:: WRITTEN REQUEST ::
Can you output the records below exactly as they are written?

[Saved data entries]
========

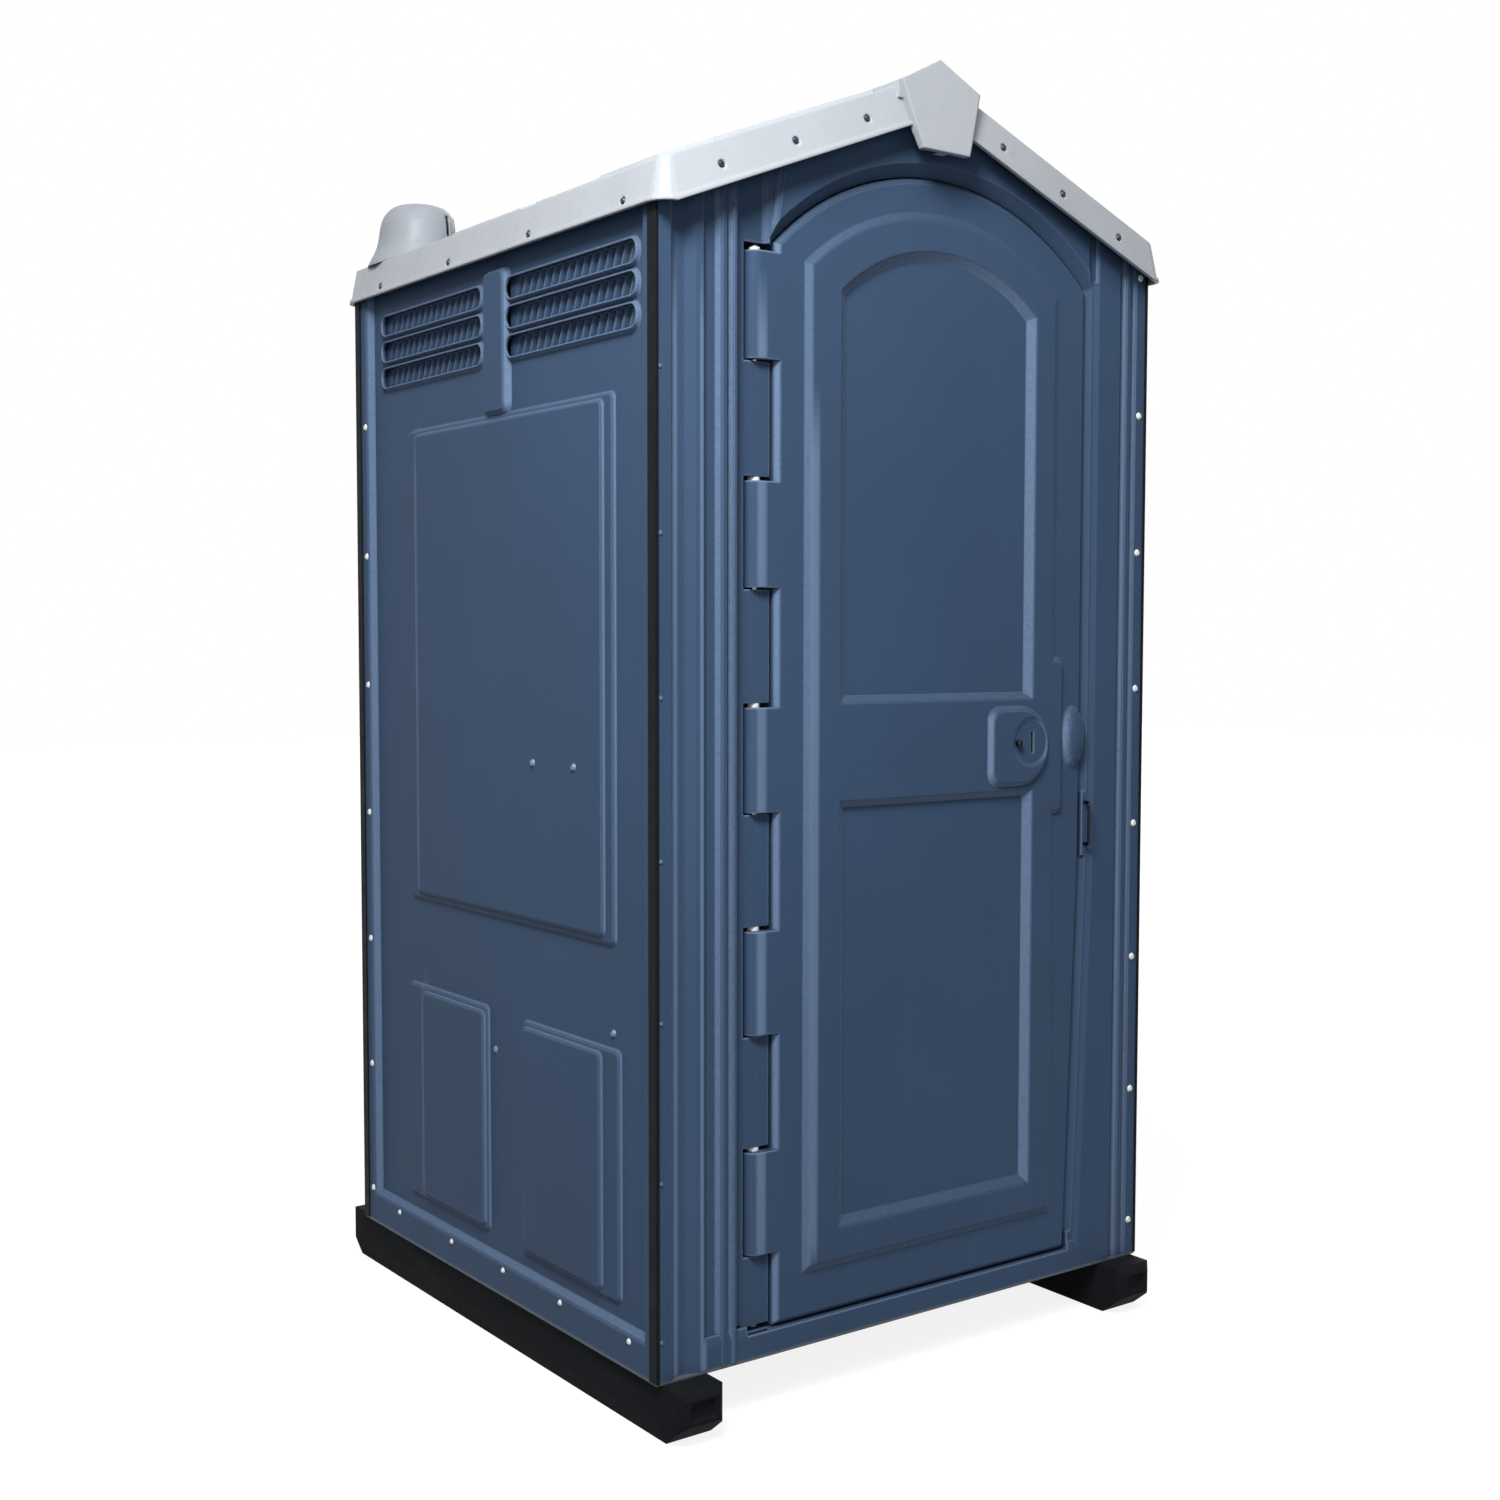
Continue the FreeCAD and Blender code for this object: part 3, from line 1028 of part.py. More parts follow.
def roof():
    outer = roof_block(0.0, FASCIA_H, 0.0)
    lip = roof_block(0.0, ROOF_LIP_H, ROOF_LIP)
    eave_lip = roof_block(0.0, 40.0, ROOF_LIP).common(eave_zone())
    wide, narrow = 19 - ROOF_HALF_W, 75 - ROOF_HALF_W
    fields = [slope_field(-570, -378, wide, -110, 7.0, 9.0), slope_field(-340, -70, narrow, -60, 7.0, 9.0),
              slope_field(-30, 250, narrow, -60, 7.0, 9.0)]
    fields += [mirrored(f) for f in fields]
    cavity = roof_block(-60.0, FASCIA_H - ROOF_T * RISE_PER_T, -ROOF_T)
    hollow = [cavity] + [moved(f, z=-ROOF_T * RISE_PER_T) for f in fields]
    half = TAB_HALF + 10
    crown = ROOF_RIDGE_Z + RIDGE_BOX_RISE - ROOF_T * RISE_PER_T - 2
    box_in = prism_y([(0, crown), (half, crown - 0.5 * half), (half, crown - 70), (-half, crown - 70),
                      (-half, crown - 0.5 * half)], ROOF_FRONT_Y + ROOF_T + 4, FRONT_Y + 67)
    shell = fused([outer, lip, eave_lip, ridge_box()] + fields)
    shell = shell.cut(fused(hollow)).cut(box_in)
    shell = shell.cut(box(-900, 900, -900, 900, 1500, ROOF_EAVE_Z))
    shell = shell.cut(rod_z(PIPE_R + 1.5, 1900, 2300, VENT_X, VENT_Y))
    holes = [rod_y(RIVET_SHANK_R + FIT, ROOF_FRONT_Y - 38, FRONT_Y + 7, s * x, z)
             for x, z in FASCIA_RIVETS for s in (-1, 1)]
    holes += [rod_x(RIVET_SHANK_R + FIT, -ROOF_HALF_W - 25, ROOF_HALF_W + 25, y, EAVE_RIVET_Z)
              for y in EAVE_RIVET_YS]
    dimples = [Part.makeCone(10.0, 6.4, 2 * DIMPLE, V(s * x, fascia_y(x, z) - DIMPLE, z), V(0, 1, 0))
               for x, z in FASCIA_RIVETS for s in (-1, 1)]
    dimples += [Part.makeCone(10.0, 6.4, 2 * DIMPLE, V(s * (eave_x(EAVE_RIVET_Z) + DIMPLE), y, EAVE_RIVET_Z),
                              V(-s, 0, 0)) for y in EAVE_RIVET_YS for s in (-1, 1)]
    return drill(drill(shell, holes), dimples).Solids[0]


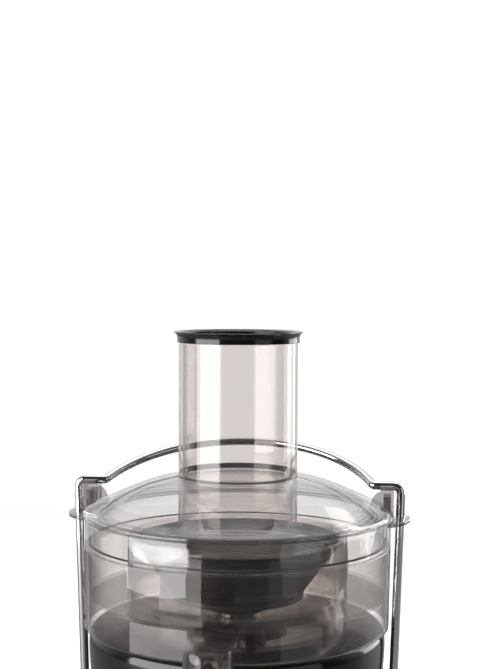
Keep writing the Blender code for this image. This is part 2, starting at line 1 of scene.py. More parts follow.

========

:: TASK SOLUTION ::
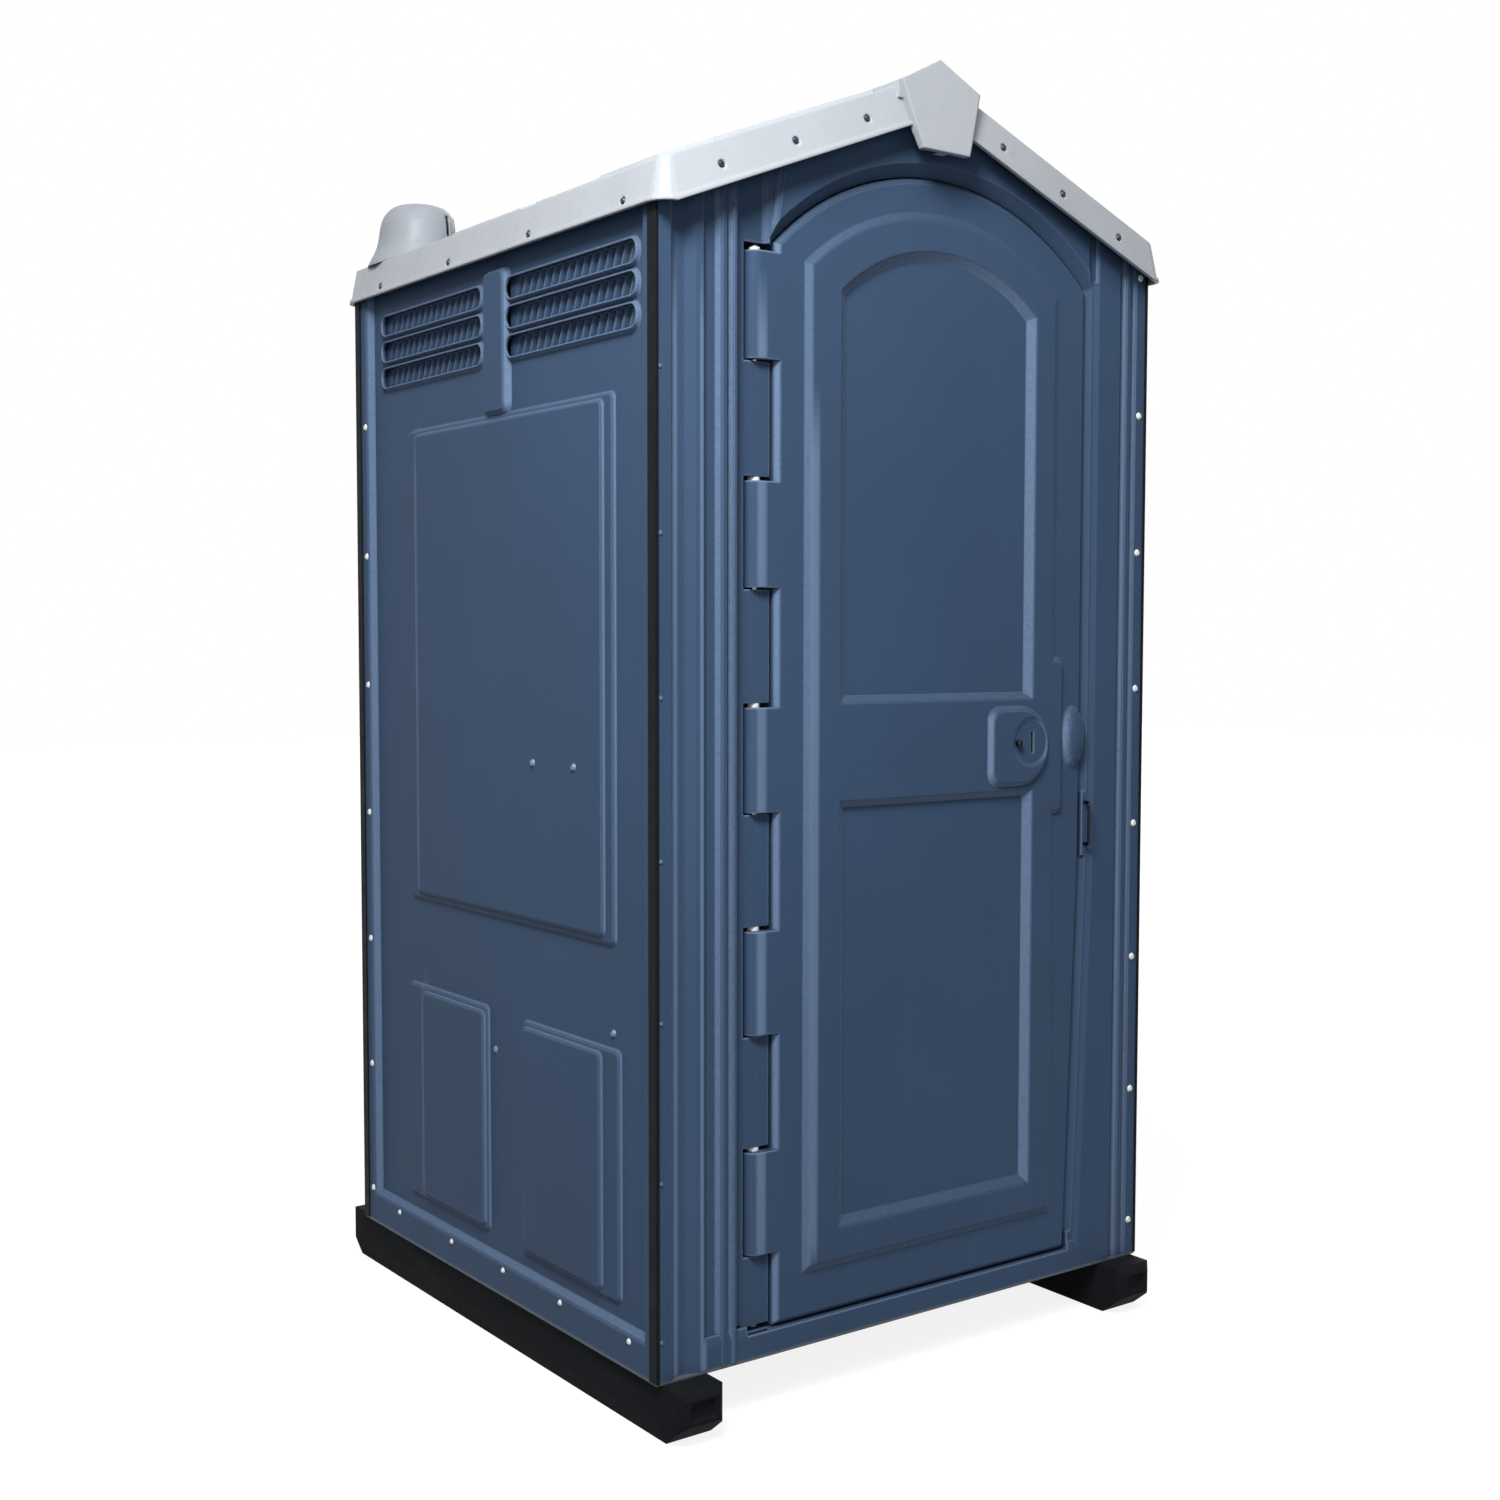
Continue the FreeCAD and Blender code for this object: part 3, from line 1028 of part.py. More parts follow.
def roof():
    outer = roof_block(0.0, FASCIA_H, 0.0)
    lip = roof_block(0.0, ROOF_LIP_H, ROOF_LIP)
    eave_lip = roof_block(0.0, 40.0, ROOF_LIP).common(eave_zone())
    wide, narrow = 19 - ROOF_HALF_W, 75 - ROOF_HALF_W
    fields = [slope_field(-570, -378, wide, -110, 7.0, 9.0), slope_field(-340, -70, narrow, -60, 7.0, 9.0),
              slope_field(-30, 250, narrow, -60, 7.0, 9.0)]
    fields += [mirrored(f) for f in fields]
    cavity = roof_block(-60.0, FASCIA_H - ROOF_T * RISE_PER_T, -ROOF_T)
    hollow = [cavity] + [moved(f, z=-ROOF_T * RISE_PER_T) for f in fields]
    half = TAB_HALF + 10
    crown = ROOF_RIDGE_Z + RIDGE_BOX_RISE - ROOF_T * RISE_PER_T - 2
    box_in = prism_y([(0, crown), (half, crown - 0.5 * half), (half, crown - 70), (-half, crown - 70),
                      (-half, crown - 0.5 * half)], ROOF_FRONT_Y + ROOF_T + 4, FRONT_Y + 67)
    shell = fused([outer, lip, eave_lip, ridge_box()] + fields)
    shell = shell.cut(fused(hollow)).cut(box_in)
    shell = shell.cut(box(-900, 900, -900, 900, 1500, ROOF_EAVE_Z))
    shell = shell.cut(rod_z(PIPE_R + 1.5, 1900, 2300, VENT_X, VENT_Y))
    holes = [rod_y(RIVET_SHANK_R + FIT, ROOF_FRONT_Y - 38, FRONT_Y + 7, s * x, z)
             for x, z in FASCIA_RIVETS for s in (-1, 1)]
    holes += [rod_x(RIVET_SHANK_R + FIT, -ROOF_HALF_W - 25, ROOF_HALF_W + 25, y, EAVE_RIVET_Z)
              for y in EAVE_RIVET_YS]
    dimples = [Part.makeCone(10.0, 6.4, 2 * DIMPLE, V(s * x, fascia_y(x, z) - DIMPLE, z), V(0, 1, 0))
               for x, z in FASCIA_RIVETS for s in (-1, 1)]
    dimples += [Part.makeCone(10.0, 6.4, 2 * DIMPLE, V(s * (eave_x(EAVE_RIVET_Z) + DIMPLE), y, EAVE_RIVET_Z),
                              V(-s, 0, 0)) for y in EAVE_RIVET_YS for s in (-1, 1)]
    return drill(drill(shell, holes), dimples).Solids[0]


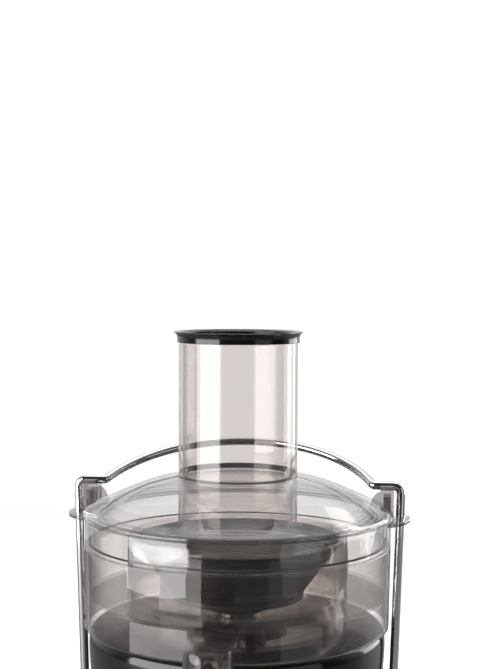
Keep writing the Blender code for this image. This is part 2, starting at line 1 of scene.py. More parts follow.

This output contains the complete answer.